Given material:
________________
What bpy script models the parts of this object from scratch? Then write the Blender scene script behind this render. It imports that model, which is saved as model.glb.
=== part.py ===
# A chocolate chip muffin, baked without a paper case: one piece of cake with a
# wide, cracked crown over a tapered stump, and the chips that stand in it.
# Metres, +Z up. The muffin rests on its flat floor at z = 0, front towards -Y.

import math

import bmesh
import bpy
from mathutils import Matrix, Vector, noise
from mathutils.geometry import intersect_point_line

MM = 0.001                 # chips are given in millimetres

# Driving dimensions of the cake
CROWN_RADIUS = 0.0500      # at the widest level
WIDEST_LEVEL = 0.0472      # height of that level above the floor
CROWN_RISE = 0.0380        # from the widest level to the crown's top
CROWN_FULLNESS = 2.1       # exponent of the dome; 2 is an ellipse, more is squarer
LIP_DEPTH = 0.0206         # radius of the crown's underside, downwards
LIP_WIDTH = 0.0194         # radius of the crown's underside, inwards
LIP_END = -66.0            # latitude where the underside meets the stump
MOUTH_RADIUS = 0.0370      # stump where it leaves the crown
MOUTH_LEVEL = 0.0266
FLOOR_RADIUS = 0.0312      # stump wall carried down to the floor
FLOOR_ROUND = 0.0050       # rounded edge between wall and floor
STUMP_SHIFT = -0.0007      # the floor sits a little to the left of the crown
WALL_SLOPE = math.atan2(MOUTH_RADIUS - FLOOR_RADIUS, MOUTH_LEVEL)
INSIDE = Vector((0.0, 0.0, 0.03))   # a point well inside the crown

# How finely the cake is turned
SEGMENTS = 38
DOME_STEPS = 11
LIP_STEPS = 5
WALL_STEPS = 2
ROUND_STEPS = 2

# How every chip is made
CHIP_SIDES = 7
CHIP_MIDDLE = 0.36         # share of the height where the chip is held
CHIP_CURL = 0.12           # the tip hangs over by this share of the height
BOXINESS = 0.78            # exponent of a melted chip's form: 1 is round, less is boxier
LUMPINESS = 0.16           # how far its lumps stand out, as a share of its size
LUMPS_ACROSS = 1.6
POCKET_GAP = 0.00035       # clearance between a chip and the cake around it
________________
Would you give the material above again, complete and exact?

Task answer:
What bpy script models the parts of this object from scratch? Then write the Blender scene script behind this render. It imports that model, which is saved as model.glb.
=== part.py ===
# A chocolate chip muffin, baked without a paper case: one piece of cake with a
# wide, cracked crown over a tapered stump, and the chips that stand in it.
# Metres, +Z up. The muffin rests on its flat floor at z = 0, front towards -Y.

import math

import bmesh
import bpy
from mathutils import Matrix, Vector, noise
from mathutils.geometry import intersect_point_line

MM = 0.001                 # chips are given in millimetres

# Driving dimensions of the cake
CROWN_RADIUS = 0.0500      # at the widest level
WIDEST_LEVEL = 0.0472      # height of that level above the floor
CROWN_RISE = 0.0380        # from the widest level to the crown's top
CROWN_FULLNESS = 2.1       # exponent of the dome; 2 is an ellipse, more is squarer
LIP_DEPTH = 0.0206         # radius of the crown's underside, downwards
LIP_WIDTH = 0.0194         # radius of the crown's underside, inwards
LIP_END = -66.0            # latitude where the underside meets the stump
MOUTH_RADIUS = 0.0370      # stump where it leaves the crown
MOUTH_LEVEL = 0.0266
FLOOR_RADIUS = 0.0312      # stump wall carried down to the floor
FLOOR_ROUND = 0.0050       # rounded edge between wall and floor
STUMP_SHIFT = -0.0007      # the floor sits a little to the left of the crown
WALL_SLOPE = math.atan2(MOUTH_RADIUS - FLOOR_RADIUS, MOUTH_LEVEL)
INSIDE = Vector((0.0, 0.0, 0.03))   # a point well inside the crown

# How finely the cake is turned
SEGMENTS = 38
DOME_STEPS = 11
LIP_STEPS = 5
WALL_STEPS = 2
ROUND_STEPS = 2

# How every chip is made
CHIP_SIDES = 7
CHIP_MIDDLE = 0.36         # share of the height where the chip is held
CHIP_CURL = 0.12           # the tip hangs over by this share of the height
BOXINESS = 0.78            # exponent of a melted chip's form: 1 is round, less is boxier
LUMPINESS = 0.16           # how far its lumps stand out, as a share of its size
LUMPS_ACROSS = 1.6
POCKET_GAP = 0.00035       # clearance between a chip and the cake around it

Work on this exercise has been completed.